* **Task instructions**: Please quote exactly the lines below from the line containing "turned.use_smooth_shade = True" to the line containing "obj.data.transform(world)", both lines included, and nothing else.

* **Data for this task**:

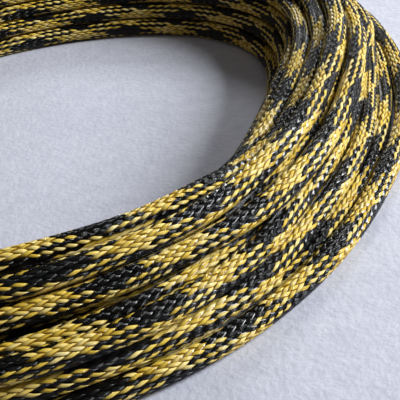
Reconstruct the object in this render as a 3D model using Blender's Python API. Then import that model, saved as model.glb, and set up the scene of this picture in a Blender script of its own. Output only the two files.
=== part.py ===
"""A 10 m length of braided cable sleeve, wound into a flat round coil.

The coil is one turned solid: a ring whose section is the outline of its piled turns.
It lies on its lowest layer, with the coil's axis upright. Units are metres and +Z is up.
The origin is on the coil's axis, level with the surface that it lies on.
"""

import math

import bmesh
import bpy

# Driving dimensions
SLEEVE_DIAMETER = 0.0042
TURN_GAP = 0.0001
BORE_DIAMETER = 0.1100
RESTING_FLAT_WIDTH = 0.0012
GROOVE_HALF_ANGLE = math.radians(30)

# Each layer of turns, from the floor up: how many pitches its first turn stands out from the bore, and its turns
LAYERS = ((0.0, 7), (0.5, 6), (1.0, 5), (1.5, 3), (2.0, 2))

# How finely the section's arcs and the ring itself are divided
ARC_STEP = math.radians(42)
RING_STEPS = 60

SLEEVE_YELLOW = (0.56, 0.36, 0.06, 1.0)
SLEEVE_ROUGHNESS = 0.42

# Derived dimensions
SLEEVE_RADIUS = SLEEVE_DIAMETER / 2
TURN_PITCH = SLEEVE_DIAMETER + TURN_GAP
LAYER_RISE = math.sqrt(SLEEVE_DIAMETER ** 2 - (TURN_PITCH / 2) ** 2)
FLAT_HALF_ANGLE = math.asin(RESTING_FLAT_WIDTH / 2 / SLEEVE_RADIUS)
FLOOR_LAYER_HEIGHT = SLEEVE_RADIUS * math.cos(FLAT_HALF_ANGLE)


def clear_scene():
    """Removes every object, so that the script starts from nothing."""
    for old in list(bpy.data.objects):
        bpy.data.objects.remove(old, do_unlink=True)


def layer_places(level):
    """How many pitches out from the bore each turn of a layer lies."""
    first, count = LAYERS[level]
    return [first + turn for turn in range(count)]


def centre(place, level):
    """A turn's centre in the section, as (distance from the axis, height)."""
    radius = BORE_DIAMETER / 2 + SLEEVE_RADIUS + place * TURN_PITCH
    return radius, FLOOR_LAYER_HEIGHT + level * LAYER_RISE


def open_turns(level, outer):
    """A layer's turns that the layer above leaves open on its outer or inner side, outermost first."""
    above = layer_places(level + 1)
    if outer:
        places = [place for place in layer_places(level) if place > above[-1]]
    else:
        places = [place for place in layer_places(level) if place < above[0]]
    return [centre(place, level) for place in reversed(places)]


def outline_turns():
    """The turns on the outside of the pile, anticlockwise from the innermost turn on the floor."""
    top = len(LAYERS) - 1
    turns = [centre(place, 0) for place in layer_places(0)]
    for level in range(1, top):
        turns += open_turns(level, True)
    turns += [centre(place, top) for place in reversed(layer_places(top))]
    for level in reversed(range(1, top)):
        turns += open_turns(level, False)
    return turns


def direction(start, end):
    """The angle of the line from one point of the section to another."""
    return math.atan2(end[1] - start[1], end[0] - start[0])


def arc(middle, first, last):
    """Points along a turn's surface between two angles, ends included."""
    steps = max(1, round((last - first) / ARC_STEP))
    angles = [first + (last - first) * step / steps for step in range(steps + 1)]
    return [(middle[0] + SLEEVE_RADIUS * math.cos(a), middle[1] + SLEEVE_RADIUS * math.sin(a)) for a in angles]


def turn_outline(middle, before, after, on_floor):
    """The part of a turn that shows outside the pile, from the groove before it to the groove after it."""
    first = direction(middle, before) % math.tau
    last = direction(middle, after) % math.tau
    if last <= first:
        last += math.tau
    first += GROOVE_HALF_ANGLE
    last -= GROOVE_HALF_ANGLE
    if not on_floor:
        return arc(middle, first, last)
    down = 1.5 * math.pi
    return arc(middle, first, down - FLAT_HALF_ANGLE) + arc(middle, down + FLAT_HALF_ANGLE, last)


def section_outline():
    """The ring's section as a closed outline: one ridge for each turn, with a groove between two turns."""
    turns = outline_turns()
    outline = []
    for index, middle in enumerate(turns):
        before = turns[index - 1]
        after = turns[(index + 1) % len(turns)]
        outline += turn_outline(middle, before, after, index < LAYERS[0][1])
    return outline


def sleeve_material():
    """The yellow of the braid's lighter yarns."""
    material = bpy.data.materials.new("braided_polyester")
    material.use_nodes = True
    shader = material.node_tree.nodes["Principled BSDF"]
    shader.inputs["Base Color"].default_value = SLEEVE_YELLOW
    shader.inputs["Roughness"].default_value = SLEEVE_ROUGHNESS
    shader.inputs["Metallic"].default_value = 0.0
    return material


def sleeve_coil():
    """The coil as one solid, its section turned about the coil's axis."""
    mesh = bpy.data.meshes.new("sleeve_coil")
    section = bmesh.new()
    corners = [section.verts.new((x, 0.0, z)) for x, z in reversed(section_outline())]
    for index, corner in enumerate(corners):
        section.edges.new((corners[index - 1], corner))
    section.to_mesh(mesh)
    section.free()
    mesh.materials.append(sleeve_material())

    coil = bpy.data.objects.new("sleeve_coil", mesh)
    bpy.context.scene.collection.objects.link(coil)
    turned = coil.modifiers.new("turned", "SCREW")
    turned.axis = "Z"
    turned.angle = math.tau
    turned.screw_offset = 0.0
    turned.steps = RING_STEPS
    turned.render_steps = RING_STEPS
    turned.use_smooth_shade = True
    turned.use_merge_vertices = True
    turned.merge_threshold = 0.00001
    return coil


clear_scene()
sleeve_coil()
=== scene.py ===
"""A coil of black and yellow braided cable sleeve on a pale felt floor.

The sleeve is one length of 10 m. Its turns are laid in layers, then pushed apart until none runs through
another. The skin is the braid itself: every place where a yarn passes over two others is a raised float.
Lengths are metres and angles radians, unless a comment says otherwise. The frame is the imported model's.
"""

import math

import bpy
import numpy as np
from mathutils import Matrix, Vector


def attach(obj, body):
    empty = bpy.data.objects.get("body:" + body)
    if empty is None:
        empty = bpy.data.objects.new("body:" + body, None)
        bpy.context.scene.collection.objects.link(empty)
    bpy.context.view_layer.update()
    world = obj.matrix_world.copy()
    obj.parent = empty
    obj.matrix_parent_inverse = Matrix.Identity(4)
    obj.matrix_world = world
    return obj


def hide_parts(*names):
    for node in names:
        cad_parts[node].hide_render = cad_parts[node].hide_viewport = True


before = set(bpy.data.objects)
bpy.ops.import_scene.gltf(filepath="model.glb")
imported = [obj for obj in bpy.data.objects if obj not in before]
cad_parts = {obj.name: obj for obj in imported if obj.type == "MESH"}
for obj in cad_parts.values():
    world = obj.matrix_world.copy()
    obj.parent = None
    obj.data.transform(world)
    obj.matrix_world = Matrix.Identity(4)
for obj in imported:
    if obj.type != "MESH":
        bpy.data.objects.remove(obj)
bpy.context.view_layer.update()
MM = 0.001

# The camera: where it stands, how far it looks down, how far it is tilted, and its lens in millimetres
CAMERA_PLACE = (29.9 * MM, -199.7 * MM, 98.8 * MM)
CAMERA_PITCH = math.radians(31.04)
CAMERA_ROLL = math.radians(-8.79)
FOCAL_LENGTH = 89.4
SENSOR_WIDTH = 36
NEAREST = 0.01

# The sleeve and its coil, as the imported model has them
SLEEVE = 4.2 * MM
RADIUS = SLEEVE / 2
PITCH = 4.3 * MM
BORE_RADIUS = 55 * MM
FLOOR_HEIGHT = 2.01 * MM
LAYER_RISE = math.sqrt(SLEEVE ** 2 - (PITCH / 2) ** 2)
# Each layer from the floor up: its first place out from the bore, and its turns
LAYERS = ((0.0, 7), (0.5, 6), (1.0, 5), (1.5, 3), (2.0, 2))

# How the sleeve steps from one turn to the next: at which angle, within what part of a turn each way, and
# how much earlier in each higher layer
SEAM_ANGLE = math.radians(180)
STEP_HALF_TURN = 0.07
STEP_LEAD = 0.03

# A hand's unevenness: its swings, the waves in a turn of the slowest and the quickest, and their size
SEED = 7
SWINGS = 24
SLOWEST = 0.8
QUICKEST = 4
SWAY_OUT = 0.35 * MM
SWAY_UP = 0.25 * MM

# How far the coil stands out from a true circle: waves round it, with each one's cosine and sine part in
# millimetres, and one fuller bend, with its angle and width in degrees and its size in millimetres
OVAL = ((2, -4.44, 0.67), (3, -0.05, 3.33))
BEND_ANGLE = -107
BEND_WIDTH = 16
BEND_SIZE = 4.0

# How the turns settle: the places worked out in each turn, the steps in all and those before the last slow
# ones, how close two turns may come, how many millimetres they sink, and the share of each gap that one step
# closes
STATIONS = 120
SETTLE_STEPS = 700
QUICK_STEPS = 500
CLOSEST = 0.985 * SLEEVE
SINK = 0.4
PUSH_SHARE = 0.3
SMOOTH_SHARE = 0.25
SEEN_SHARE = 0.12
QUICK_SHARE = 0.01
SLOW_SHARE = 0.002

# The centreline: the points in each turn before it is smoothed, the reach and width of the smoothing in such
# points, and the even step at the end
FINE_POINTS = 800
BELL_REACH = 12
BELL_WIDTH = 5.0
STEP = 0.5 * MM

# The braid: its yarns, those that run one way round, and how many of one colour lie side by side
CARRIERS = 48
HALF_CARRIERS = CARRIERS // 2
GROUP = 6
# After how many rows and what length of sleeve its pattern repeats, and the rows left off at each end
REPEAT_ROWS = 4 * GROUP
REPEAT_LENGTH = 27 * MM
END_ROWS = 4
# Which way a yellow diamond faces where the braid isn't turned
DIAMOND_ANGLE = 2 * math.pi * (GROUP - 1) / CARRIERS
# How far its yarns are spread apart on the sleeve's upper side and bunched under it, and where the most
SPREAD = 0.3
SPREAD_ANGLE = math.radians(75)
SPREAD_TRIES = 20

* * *

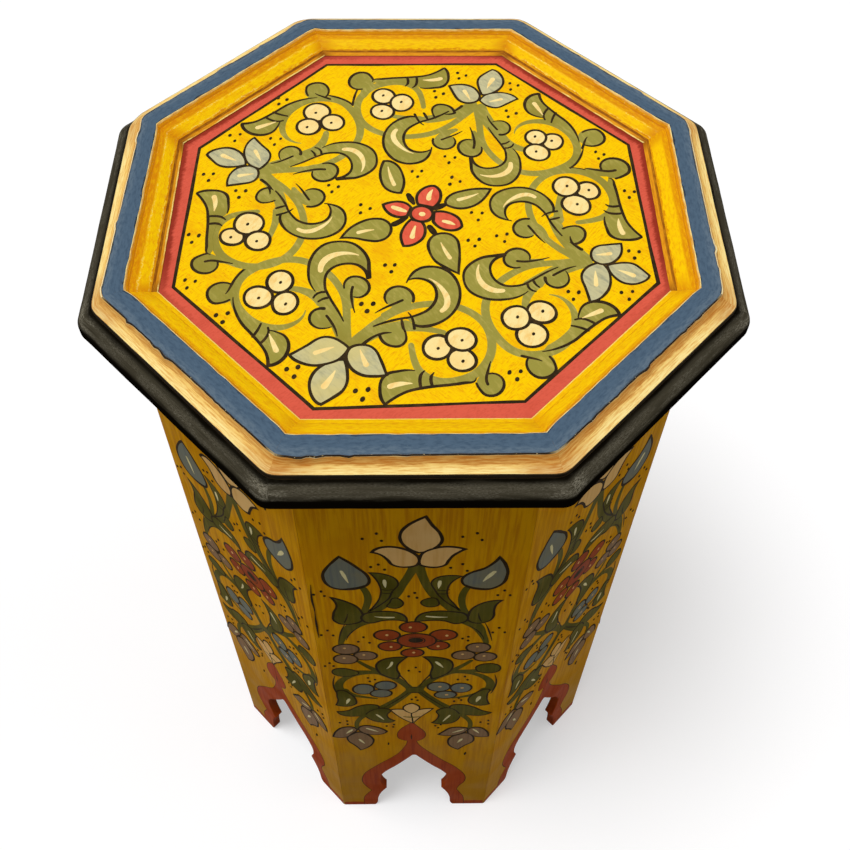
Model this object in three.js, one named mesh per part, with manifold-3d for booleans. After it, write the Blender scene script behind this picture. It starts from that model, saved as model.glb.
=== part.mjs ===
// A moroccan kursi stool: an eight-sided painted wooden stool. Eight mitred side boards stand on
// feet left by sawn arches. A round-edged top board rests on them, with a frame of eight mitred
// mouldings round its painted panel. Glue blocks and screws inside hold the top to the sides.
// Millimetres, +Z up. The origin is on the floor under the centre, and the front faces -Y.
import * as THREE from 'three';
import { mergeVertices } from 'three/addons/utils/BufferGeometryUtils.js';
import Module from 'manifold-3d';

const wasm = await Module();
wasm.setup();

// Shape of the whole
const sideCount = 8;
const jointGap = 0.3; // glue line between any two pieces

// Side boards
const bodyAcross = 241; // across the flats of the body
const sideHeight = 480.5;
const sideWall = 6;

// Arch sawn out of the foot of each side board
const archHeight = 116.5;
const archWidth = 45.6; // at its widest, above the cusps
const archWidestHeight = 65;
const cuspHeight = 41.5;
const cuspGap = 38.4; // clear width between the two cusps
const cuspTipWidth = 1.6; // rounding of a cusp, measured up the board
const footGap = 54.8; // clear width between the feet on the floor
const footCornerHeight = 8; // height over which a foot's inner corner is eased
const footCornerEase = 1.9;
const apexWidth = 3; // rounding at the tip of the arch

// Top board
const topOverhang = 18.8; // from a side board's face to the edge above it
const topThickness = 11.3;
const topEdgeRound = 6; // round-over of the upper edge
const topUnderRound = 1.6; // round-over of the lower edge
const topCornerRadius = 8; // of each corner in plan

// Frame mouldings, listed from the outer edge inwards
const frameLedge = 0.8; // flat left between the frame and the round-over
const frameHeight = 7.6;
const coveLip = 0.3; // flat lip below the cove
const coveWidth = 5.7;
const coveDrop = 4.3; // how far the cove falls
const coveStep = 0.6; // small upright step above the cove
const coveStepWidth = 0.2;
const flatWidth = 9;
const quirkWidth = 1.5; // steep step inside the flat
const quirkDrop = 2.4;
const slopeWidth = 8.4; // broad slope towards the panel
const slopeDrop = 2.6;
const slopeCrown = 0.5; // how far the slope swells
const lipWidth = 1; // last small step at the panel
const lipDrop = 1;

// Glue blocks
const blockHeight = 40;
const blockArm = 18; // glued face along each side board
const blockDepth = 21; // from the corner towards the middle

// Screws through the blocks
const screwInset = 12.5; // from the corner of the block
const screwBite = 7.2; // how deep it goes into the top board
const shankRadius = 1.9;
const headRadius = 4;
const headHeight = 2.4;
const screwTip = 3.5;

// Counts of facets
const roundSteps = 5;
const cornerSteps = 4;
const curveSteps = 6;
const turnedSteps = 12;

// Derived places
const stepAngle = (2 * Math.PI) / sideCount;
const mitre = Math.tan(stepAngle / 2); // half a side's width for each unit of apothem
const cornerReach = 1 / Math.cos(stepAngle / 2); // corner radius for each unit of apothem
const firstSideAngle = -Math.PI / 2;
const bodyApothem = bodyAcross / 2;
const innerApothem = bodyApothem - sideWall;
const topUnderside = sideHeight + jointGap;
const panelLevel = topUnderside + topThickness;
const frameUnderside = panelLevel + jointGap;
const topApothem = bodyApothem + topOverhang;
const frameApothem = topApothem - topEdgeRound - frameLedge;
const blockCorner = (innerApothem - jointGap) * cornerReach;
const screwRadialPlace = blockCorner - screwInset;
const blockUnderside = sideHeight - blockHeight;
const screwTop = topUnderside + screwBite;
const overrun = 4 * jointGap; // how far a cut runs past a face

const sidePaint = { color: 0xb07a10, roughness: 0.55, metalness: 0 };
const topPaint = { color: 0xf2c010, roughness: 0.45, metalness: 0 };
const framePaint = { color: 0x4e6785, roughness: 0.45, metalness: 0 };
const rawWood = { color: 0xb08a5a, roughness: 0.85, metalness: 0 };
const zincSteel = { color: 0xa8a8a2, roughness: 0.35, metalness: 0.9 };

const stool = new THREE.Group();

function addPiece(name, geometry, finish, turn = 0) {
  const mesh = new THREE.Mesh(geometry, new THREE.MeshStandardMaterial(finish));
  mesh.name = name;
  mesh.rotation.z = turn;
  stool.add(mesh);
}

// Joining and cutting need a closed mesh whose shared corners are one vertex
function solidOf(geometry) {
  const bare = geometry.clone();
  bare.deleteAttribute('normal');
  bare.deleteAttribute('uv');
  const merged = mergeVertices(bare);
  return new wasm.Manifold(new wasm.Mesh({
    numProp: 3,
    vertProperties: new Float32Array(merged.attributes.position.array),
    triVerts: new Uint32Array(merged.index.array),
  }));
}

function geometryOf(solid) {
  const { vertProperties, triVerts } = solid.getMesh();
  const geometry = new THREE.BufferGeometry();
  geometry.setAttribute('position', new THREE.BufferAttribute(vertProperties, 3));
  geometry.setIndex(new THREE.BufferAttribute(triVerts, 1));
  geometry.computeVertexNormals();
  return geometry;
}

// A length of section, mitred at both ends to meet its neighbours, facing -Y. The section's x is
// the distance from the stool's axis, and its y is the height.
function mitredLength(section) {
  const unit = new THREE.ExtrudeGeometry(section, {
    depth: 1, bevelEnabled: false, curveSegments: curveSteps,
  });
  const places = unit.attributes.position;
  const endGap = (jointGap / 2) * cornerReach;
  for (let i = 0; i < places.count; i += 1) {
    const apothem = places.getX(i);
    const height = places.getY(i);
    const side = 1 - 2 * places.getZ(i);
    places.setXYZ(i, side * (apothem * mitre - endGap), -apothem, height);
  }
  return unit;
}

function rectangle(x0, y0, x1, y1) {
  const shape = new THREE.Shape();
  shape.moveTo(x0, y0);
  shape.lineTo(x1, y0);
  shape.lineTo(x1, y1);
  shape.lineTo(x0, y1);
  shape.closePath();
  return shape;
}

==

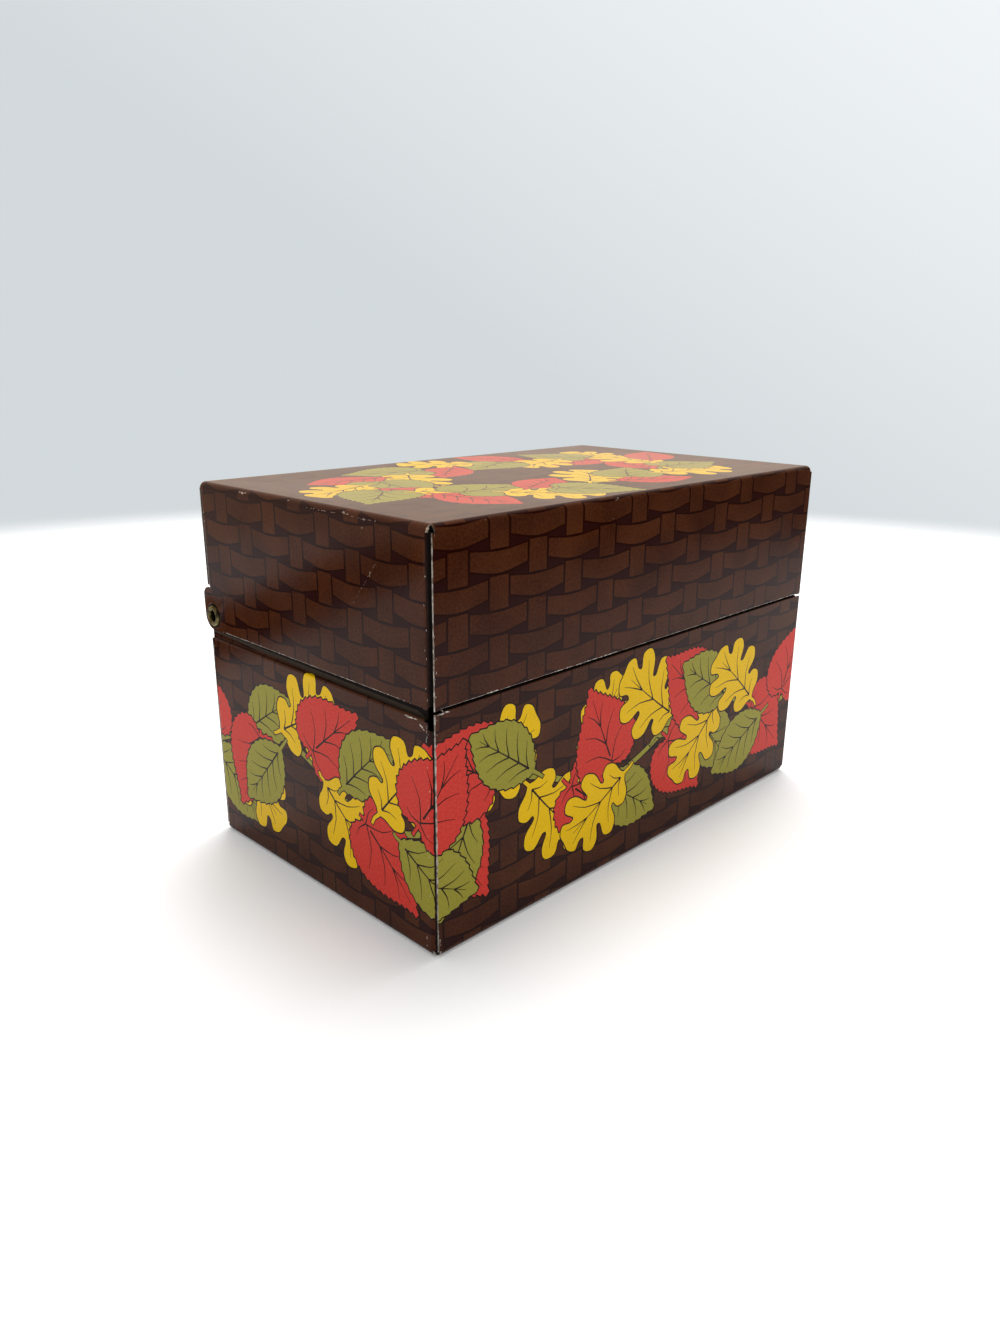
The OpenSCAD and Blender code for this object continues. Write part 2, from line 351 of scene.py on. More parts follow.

* **Result of this task**:
    turned.use_smooth_shade = True
    turned.use_merge_vertices = True
    turned.merge_threshold = 0.00001
    return coil


clear_scene()
sleeve_coil()
=== scene.py ===
"""A coil of black and yellow braided cable sleeve on a pale felt floor.

The sleeve is one length of 10 m. Its turns are laid in layers, then pushed apart until none runs through
another. The skin is the braid itself: every place where a yarn passes over two others is a raised float.
Lengths are metres and angles radians, unless a comment says otherwise. The frame is the imported model's.
"""

import math

import bpy
import numpy as np
from mathutils import Matrix, Vector


def attach(obj, body):
    empty = bpy.data.objects.get("body:" + body)
    if empty is None:
        empty = bpy.data.objects.new("body:" + body, None)
        bpy.context.scene.collection.objects.link(empty)
    bpy.context.view_layer.update()
    world = obj.matrix_world.copy()
    obj.parent = empty
    obj.matrix_parent_inverse = Matrix.Identity(4)
    obj.matrix_world = world
    return obj


def hide_parts(*names):
    for node in names:
        cad_parts[node].hide_render = cad_parts[node].hide_viewport = True


before = set(bpy.data.objects)
bpy.ops.import_scene.gltf(filepath="model.glb")
imported = [obj for obj in bpy.data.objects if obj not in before]
cad_parts = {obj.name: obj for obj in imported if obj.type == "MESH"}
for obj in cad_parts.values():
    world = obj.matrix_world.copy()
    obj.parent = None
    obj.data.transform(world)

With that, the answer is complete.